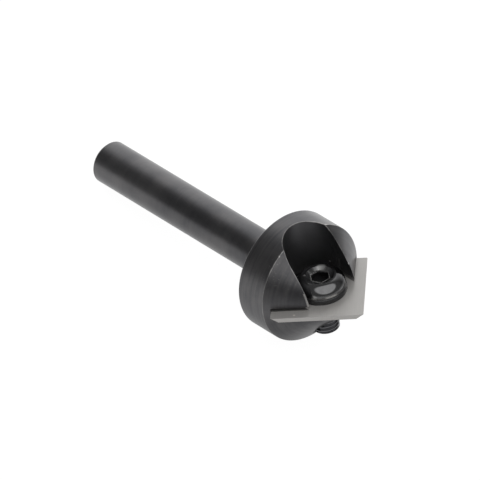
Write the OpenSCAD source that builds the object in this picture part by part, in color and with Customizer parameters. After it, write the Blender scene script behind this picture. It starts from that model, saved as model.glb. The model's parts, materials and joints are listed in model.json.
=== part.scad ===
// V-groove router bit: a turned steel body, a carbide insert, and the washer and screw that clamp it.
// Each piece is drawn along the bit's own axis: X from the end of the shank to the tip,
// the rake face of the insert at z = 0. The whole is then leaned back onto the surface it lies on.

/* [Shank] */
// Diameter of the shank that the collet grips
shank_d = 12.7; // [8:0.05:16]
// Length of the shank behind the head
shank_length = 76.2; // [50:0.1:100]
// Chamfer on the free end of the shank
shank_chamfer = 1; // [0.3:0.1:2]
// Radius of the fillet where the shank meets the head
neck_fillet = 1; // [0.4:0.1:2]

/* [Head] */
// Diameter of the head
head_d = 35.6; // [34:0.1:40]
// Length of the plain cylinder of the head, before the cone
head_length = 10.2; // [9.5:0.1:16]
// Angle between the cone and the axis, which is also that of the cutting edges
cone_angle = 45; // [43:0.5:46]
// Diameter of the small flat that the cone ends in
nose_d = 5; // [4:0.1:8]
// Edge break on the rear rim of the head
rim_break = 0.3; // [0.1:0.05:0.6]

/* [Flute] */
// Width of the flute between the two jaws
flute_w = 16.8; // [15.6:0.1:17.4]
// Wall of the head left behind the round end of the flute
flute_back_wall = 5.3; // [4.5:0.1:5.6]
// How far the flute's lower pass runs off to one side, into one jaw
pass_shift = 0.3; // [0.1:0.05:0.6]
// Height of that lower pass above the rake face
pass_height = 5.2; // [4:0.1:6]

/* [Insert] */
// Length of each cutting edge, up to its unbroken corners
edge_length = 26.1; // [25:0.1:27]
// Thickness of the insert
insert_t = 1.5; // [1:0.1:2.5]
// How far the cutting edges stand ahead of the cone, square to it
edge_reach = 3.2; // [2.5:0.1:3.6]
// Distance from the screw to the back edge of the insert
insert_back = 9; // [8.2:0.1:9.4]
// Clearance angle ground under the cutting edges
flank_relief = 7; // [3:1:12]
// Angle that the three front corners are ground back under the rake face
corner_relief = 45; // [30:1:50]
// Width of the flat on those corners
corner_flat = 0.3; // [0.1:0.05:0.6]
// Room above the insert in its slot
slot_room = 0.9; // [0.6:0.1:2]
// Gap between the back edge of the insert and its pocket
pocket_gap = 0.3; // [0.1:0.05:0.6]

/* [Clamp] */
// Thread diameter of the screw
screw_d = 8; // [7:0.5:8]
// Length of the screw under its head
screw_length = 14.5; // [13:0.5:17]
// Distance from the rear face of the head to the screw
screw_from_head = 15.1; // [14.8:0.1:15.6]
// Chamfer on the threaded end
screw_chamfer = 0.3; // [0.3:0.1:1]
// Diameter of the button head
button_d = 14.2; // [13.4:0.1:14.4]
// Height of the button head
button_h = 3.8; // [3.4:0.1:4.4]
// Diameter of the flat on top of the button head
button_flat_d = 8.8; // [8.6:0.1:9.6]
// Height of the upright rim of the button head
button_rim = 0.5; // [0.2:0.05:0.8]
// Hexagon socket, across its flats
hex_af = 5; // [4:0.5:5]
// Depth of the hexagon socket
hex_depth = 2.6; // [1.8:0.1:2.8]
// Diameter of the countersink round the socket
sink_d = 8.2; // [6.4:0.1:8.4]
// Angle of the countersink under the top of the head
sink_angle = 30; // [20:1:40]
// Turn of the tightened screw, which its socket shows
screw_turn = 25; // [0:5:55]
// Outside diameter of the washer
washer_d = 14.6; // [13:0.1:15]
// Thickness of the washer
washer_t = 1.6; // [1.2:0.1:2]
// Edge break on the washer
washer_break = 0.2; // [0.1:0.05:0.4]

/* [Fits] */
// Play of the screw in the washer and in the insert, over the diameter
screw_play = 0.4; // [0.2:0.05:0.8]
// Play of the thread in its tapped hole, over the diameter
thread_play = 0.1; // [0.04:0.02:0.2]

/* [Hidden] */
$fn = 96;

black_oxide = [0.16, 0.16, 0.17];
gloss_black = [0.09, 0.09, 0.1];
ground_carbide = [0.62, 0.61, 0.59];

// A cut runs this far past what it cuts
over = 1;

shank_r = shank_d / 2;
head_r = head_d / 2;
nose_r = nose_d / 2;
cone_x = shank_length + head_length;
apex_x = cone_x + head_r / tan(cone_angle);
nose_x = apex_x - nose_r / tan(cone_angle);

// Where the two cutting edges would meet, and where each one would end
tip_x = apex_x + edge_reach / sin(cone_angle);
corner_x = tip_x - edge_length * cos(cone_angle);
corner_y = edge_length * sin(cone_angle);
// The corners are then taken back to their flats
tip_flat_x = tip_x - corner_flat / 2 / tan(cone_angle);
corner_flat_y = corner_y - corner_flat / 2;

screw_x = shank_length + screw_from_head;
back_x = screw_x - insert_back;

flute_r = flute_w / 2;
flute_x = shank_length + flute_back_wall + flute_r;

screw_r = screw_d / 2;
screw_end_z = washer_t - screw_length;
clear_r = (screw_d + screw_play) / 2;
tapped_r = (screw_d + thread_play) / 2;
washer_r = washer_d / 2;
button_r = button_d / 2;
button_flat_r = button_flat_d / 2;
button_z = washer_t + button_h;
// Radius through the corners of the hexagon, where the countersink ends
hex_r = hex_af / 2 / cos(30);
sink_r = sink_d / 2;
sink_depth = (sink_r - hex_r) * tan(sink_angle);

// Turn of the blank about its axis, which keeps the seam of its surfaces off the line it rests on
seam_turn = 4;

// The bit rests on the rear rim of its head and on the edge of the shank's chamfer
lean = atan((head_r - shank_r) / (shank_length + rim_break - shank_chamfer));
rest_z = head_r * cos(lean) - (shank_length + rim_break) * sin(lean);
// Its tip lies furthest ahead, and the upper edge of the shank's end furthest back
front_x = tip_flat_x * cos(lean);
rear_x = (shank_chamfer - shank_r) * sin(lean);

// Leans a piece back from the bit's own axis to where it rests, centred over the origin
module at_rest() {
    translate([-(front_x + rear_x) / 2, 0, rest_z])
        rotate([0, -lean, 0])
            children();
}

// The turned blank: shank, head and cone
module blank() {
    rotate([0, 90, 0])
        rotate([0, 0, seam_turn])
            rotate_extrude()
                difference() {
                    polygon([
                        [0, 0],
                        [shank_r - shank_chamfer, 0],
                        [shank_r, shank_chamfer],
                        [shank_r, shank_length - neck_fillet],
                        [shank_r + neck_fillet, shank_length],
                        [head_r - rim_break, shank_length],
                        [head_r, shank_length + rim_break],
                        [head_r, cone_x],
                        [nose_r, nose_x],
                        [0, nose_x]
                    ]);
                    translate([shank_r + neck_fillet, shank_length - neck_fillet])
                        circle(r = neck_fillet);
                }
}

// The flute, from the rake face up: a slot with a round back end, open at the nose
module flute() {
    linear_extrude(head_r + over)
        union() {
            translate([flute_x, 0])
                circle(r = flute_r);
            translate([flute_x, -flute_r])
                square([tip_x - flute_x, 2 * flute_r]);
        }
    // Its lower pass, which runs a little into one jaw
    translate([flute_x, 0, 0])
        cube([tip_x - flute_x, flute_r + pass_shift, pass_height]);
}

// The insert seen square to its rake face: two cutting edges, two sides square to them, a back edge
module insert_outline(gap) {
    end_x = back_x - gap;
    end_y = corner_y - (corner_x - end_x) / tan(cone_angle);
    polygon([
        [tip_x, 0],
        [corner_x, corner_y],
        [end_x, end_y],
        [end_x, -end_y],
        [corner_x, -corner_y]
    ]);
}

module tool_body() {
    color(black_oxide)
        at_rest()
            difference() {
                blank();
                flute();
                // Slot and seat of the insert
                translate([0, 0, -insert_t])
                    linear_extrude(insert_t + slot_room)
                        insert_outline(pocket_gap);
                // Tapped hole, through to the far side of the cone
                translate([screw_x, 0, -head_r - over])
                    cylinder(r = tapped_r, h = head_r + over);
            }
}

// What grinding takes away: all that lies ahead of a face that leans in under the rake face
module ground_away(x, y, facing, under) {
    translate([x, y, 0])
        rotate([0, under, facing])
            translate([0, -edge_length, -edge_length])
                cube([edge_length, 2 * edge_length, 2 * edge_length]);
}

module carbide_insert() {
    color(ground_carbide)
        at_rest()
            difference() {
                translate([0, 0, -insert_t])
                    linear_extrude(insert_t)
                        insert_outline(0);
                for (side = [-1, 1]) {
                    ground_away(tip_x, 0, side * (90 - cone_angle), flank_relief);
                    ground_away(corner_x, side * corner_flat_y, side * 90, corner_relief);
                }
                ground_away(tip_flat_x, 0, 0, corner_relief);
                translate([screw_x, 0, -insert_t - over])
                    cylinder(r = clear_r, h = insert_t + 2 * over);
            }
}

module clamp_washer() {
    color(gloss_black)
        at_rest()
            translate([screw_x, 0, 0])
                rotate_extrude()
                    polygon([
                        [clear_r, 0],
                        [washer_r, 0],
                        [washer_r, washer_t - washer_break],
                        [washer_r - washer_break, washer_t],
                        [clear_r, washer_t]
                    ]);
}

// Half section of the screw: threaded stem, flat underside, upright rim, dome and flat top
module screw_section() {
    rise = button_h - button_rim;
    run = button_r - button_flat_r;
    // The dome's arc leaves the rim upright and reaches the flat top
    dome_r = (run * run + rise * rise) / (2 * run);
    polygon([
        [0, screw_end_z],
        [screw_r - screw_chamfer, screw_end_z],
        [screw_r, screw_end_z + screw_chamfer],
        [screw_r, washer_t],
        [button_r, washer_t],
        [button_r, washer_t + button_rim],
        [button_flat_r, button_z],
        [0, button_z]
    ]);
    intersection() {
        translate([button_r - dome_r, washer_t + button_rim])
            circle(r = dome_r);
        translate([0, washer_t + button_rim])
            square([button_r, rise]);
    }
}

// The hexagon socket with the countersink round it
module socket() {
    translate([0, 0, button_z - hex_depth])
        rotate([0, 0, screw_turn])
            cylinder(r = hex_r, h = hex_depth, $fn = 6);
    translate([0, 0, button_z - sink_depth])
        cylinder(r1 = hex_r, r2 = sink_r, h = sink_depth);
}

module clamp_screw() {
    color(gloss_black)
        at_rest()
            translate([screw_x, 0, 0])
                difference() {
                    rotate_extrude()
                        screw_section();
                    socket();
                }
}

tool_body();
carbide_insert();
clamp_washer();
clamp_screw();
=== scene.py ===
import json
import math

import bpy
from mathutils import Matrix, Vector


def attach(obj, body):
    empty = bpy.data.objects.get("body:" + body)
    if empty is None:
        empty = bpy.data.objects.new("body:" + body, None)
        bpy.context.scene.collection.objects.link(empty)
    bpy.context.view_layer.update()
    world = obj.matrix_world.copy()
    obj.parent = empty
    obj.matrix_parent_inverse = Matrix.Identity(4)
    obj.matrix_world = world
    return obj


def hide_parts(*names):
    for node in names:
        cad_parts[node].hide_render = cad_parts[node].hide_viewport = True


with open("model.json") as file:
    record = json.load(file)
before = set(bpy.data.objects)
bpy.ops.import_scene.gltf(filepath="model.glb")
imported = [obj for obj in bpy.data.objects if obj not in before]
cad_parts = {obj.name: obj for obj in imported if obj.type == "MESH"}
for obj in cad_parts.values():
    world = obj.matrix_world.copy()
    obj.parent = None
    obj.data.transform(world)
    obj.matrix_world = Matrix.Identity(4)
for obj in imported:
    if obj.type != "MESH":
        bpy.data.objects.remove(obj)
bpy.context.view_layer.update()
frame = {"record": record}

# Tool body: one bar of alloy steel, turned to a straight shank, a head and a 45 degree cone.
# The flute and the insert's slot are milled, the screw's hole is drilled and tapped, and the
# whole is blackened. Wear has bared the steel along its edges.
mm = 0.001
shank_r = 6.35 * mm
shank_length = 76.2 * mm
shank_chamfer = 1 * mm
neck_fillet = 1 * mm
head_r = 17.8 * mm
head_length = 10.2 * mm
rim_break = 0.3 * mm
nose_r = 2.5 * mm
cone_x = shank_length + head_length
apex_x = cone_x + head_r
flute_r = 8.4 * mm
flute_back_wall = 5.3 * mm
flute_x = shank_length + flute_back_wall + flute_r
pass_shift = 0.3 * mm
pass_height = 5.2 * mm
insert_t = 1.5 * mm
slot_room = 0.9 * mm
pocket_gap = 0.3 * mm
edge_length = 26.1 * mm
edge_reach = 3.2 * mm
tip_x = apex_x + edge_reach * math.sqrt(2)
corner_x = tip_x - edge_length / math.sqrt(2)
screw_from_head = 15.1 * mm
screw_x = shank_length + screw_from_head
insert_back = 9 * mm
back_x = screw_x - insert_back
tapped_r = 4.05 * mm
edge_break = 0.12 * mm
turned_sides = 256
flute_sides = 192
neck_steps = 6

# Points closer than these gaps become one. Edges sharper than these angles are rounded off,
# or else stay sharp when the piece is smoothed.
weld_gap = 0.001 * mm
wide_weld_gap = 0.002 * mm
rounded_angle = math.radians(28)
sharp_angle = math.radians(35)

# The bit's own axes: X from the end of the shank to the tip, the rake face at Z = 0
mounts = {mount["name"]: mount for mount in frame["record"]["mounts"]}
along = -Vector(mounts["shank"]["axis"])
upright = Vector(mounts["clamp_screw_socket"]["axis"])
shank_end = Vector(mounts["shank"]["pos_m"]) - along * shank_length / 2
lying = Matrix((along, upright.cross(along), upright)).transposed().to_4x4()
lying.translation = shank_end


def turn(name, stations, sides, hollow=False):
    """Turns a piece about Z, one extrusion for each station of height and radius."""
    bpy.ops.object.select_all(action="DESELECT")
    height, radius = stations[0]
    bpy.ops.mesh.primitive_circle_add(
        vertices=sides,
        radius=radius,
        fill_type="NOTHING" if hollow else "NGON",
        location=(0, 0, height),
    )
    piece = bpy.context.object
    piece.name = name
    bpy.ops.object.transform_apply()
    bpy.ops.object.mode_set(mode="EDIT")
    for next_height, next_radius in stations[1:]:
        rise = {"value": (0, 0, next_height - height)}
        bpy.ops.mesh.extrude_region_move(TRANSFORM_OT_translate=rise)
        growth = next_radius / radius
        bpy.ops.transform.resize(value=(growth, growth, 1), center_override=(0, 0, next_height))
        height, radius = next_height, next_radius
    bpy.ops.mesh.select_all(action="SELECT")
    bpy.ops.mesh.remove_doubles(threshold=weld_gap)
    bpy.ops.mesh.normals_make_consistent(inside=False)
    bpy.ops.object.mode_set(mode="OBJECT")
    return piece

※

● EXERCISE DETAILS
Collect each line above holding the string "before".

● THE REPLY
// Length of the plain cylinder of the head, before the cone
before = set(bpy.data.objects)
imported = [obj for obj in bpy.data.objects if obj not in before]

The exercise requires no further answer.